Support spacing and fixed-points placement is dependent on both the system operating temperature and the ambient temperature of the space, as well as the length of the piping run. In general, the higher the operating temperature and longer the run, the more fixed points needed to help maintain system integrity and aesthetics. For guidance, refer to Figures 3 and 4 for support and fixed-point recommendations.
Because PEX pipe is manufactured with a copper tube size (CTS) outside diameter and an SDR of 9, it allows designers and installers to use the same hangers, supports and insulation as copper piping systems. For risers, use CTS riser clamps on the base of each floor to control for expansion and contraction. In hot-water applications, add an extra clamp at the top of every other floor. For cold water, add one at the top of every fourth floor. Additionally, most code bodies also require mid-story guides to guide the pipe and maintain proper direction. For PEX, use an iron pipe size (IPS) support for mid-story guides.
Sizing PEX properly
PEX pipe is manufactured using three different methods: PEX-a, PEX-b and PEX-c. The classification calls out the varying degrees of crosslinking in the pipe. PEX-a pipe, which features the highest degree of crosslinking for the greatest flexibility and durability, will burst in the 800 psi (pounds per square inch) range, which is nearly double the minimum requirement of ASTM F876 Standard Specification for Crosslinked Polyethylene (PEX) Tubing. Figure 5 shows the temperature and pressure ratings for SDR 9 PEX.
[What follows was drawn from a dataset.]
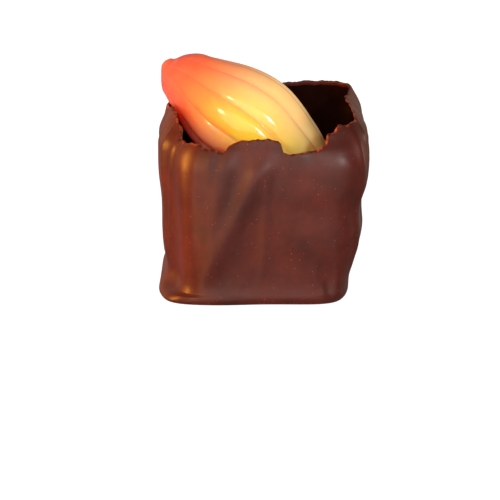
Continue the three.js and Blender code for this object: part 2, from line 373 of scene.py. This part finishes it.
def outer_rings(angle, lip_start):
    """Radius and height of the rings from under the cup, round its foot and up its outside"""
    rings = []
    for part in UNDER_PARTS:
        rings.append((part * outside_radius(angle, 0 * angle), 0 * angle))
    for i in range(FOOT_RINGS):
        height = FOOT_RADIUS * (1 - math.cos(math.pi / 2 * i / FOOT_RINGS)) + 0 * angle
        rings.append((outside_radius(angle, height), height))
    for i in range(WALL_RINGS + 1):
        height = FOOT_RADIUS + (lip_start - FOOT_RADIUS) * (i / WALL_RINGS)
        rings.append((outside_radius(angle, height) + fine_relief(angle, height), height))
    return rings


def lip_rings(angle, lip_start, rim_relief):
    """Radius and height of the rings over the rounded edge of the wall"""
    lip = WALL_AT_RIM / 2
    rings = []
    for i in range(1, LIP_RINGS):
        turn = math.pi * i / LIP_RINGS
        across = wall_along_radius(angle, lip * (1 - math.cos(turn)))
        height = lip_start + lip * math.sin(turn)
        rings.append((outside_radius(angle, height) + rim_relief - across, height))
    return rings


def inner_rings(angle, rim, lip_start, rim_relief):
    """Radius and height of the rings down the inside, where the wall grows thicker, and over the
    fillet and the floor of the hollow"""
    fillet_top = FLOOR_HEIGHT + FLOOR_FILLET
    rings = []
    for i in range(INSIDE_RINGS + 1):
        height = lip_start + (fillet_top - lip_start) * (i / INSIDE_RINGS)
        depth = (rim - height) / (rim - FLOOR_HEIGHT)
        wall = WALL_AT_RIM + (WALL_AT_FLOOR - WALL_AT_RIM) * depth
        relief = rim_relief * np.clip(1 - depth / RELIEF_INSIDE, 0, 1)
        across = wall_along_radius(angle, wall) - relief
        rings.append((outside_radius(angle, height) - across, height))
    at_fillet = rings[-1][0]
    for turn in np.linspace(1 / FILLET_RINGS, 1, FILLET_RINGS) * math.pi / 2:
        radius = at_fillet - FLOOR_FILLET * (1 - math.cos(turn))
        rings.append((radius, fillet_top - FLOOR_FILLET * math.sin(turn) + 0 * angle))
    for part in FLOOR_PARTS:
        rings.append((part * at_fillet, FLOOR_HEIGHT + 0 * angle))
    return rings


def cup_sections(angle):
    """Radius, height and distance below the rim of each ring of the cup, from under its
    centre, up the outside, over the rim and down the inside"""
    rim = rim_height(angle)
    lip_start = rim - WALL_AT_RIM / 2
    rim_relief = fine_relief(angle, lip_start)
    rings = outer_rings(angle, lip_start)
    rings += lip_rings(angle, lip_start, rim_relief)
    rings += inner_rings(angle, rim, lip_start, rim_relief)
    radius = np.array([ring[0] for ring in rings])
    height = np.array([ring[1] for ring in rings])
    return radius, height, rim - height


def closed_mesh(name, start_point, rings, end_point):
    """A smooth closed mesh, in metres, over rings of points in mm and a point at each end"""
    count, steps, _ = rings.shape
    points = np.concatenate([[start_point], rings.reshape(-1, 3), [end_point]]) * MM
    at = 1 + np.arange(count * steps).reshape(count, steps)
    following = np.roll(at, -1, axis=1)
    quads = np.stack([at[:-1], following[:-1], following[1:], at[1:]], -1).reshape(-1, 4)
    start = [(0, after, here) for here, after in zip(at[0].tolist(), following[0].tolist())]
    last = len(points) - 1
    end = [(last, here, after) for here, after in zip(at[-1].tolist(), following[-1].tolist())]
    mesh = bpy.data.meshes.new(name)
    mesh.from_pydata(points.tolist(), [], start + quads.tolist() + end)
    mesh.polygons.foreach_set("use_smooth", [True] * len(mesh.polygons))
    mesh.update()
    piece = bpy.data.objects.new(name, mesh)
    bpy.context.scene.collection.objects.link(piece)
    return piece


def store(piece, name, values):
    """Keep one number for each point of a closed mesh, for its material"""
    attribute = piece.data.attributes.new(name, "FLOAT", "POINT")
    padded = np.concatenate([[values[0, 0]], values.ravel(), [values[-1, 0]]])
    attribute.data.foreach_set("value", padded.astype(np.float32))


def nodes_of(name):
    """A new material with its nodes, links and shader"""
    material = bpy.data.materials.new(name)
    material.use_nodes = True
    tree = material.node_tree
    return material, tree.nodes, tree.links, tree.nodes["Principled BSDF"]


def noise_node(nodes, links, vector, scale, detail=3.0):
    """The value of a noise texture"""
    node = nodes.new("ShaderNodeTexNoise")
    node.inputs["Scale"].default_value = scale
    node.inputs["Detail"].default_value = detail
    links.new(vector, node.inputs["Vector"])
    return node.outputs["Fac"]


def ramp_node(nodes, links, value, stops):
    """A colour ramp with (place, colour) stops, colours in sRGB from 0 to 255. A new stop lies in
    the middle until its place is set"""
    node = nodes.new("ShaderNodeValToRGB")
    ramp = node.color_ramp
    while len(ramp.elements) < len(stops):
        ramp.elements.new(0.5)
    for element, (place, colour) in zip(ramp.elements, stops):
        element.position = place
        element.color = (*linear(colour), 1)
    links.new(value, node.inputs["Fac"])
    return node.outputs["Color"]


def linear(colour):
    """An sRGB colour from 0 to 255 as the linear values that shaders take, by the formula of the
    sRGB standard"""
    parts = [part / 255 for part in colour]
    return [part / 12.92 if part <= 0.04045 else ((part + 0.055) / 1.055) ** 2.4 for part in parts]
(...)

For design purposes, it is important to understand the various types of fitting connections available for PEX pipe:
- ASTM F1807 Standard Specification for Metal Insert Fittings Utilizing a Copper Crimp Ring for SDR9 Cross-linked Polyethylene (PEX) Tubing and SDR9 Polyethylene of Raised Temperature (PE-RT) Tubing;
- ASTM F2159 Standard Specification for Plastic Insert Fittings Utilizing a Copper Crimp Ring for SDR9 Cross-linked Polyethylene (PEX) Tubing and SDR9 Polyethylene of Raised Temperature (PE-RT) Tubing;
- ASTM F2098 Standard Specification for Stainless Steel Clamps for Securing SDR9 Cross-linked Polyethylene (PEX) Tubing to Metal Insert and Plastic Insert Fittings;
- ASTM F877 Standard Specification for Crosslinked Polyethylene (PEX) Plastic Hot- and Cold-Water Distribution Systems; and
- ASTM F1960 Standard Specification for Cold Expansion Fittings with PEX Reinforcing Rings for Use with Cross-linked Polyethylene (PEX) Tubing.
When specifying fittings, it is important to design with the same system intended to be used in the application. If specifying a PEX system with ASTM F1960 fittings, but the contractor installs any of the alternatives, it will significantly impact the system velocity and performance.
Most residential and commercial professionals prefer ASTM F1960 fittings because they are easy to learn, provide a reliable connection and can never be dry fit. To make a connection, the installer simply uses an expansion tool to expand the pipe and expansion ring before inserting the fitting. As the ring and pipe shrink back down to their original size, it creates a strong, durable connection that holds tight.
This fitting system also provides greater system flow and performance. For example, a 1-inch F1960 engineered polymer (EP) fitting has a 67% greater flow rate, at 8 feet per second, than a F2159 plastic fitting and 22% greater flow rate than an F1807 brass fitting.
Speaking of flow, when it comes to compiling friction loss data, using the Darcy-Weisbach formula is much more accurate and does not employ correction factors for different water temperatures like Hazen Williams. Friction loss data compiled by Uponor utilizes this method and has been backed by empirical NSF laboratory test data, making it an excellent free resource for maximizing system sizing and efficiency.
There are three ways to size a PEX piping system with ASTM F1960 fittings. The first is to use model code fixture unit tables (see Figure 6). Of course, this method applies only to systems whose scopes fall within the table.
IAPMO and ICC have confirmed compliance with using fixture unit tables to determine pipe size for systems using the ASTM F1960 fitting system.
A second method involves residual pressure, which determines the critical path by the most remote or demanding fixture. Utilize friction-loss data and calculate system loss from the fixture to the source, ensuring that a PEX replacement would provide sufficient pressure. The result may require up-sizing high-loss cold-water pipe segments. However, it may be possible to downsize some hot-water pipe segments due to the difference between the design velocities of copper and PEX.
Finally, a third method of sizing pipe is the uniform friction loss method. This method uses the physical layout of the structure to determine pipe sizes. This method requires information such as available static pressure, building height, and distance to the farthest fixture to complete the calculation. After compiling the data, the designer can determine a pressure loss per 100-foot (or per foot) number by dividing the total developed length by the pressure available for loss (see Figure 7).
This number is then used to create water supply fixture unit (WSFU) tables for each pipe material and water temperature (see Figure 8).
For quick and accurate PEX pipe sizing, some manufacturers even offer a free pipe-sizing calculator. For example, Uponor has an online calculator at https://tools.uponorpro.com/calculator/ that provides calculations for plumbing, hydronic piping, and radiant systems in addition to pipe heat loss data. There are also tables available in digital format and in design manuals which are easy to access from the company website.
In conclusion, there are many resources and tools available to help the piping design and installation professional create and install high-performing systems with PEX. Leveraging PEX design expertise and following best installation practices will help improve system performance and reliability to maximize high-performing buildings and move the commercial construction industry forward.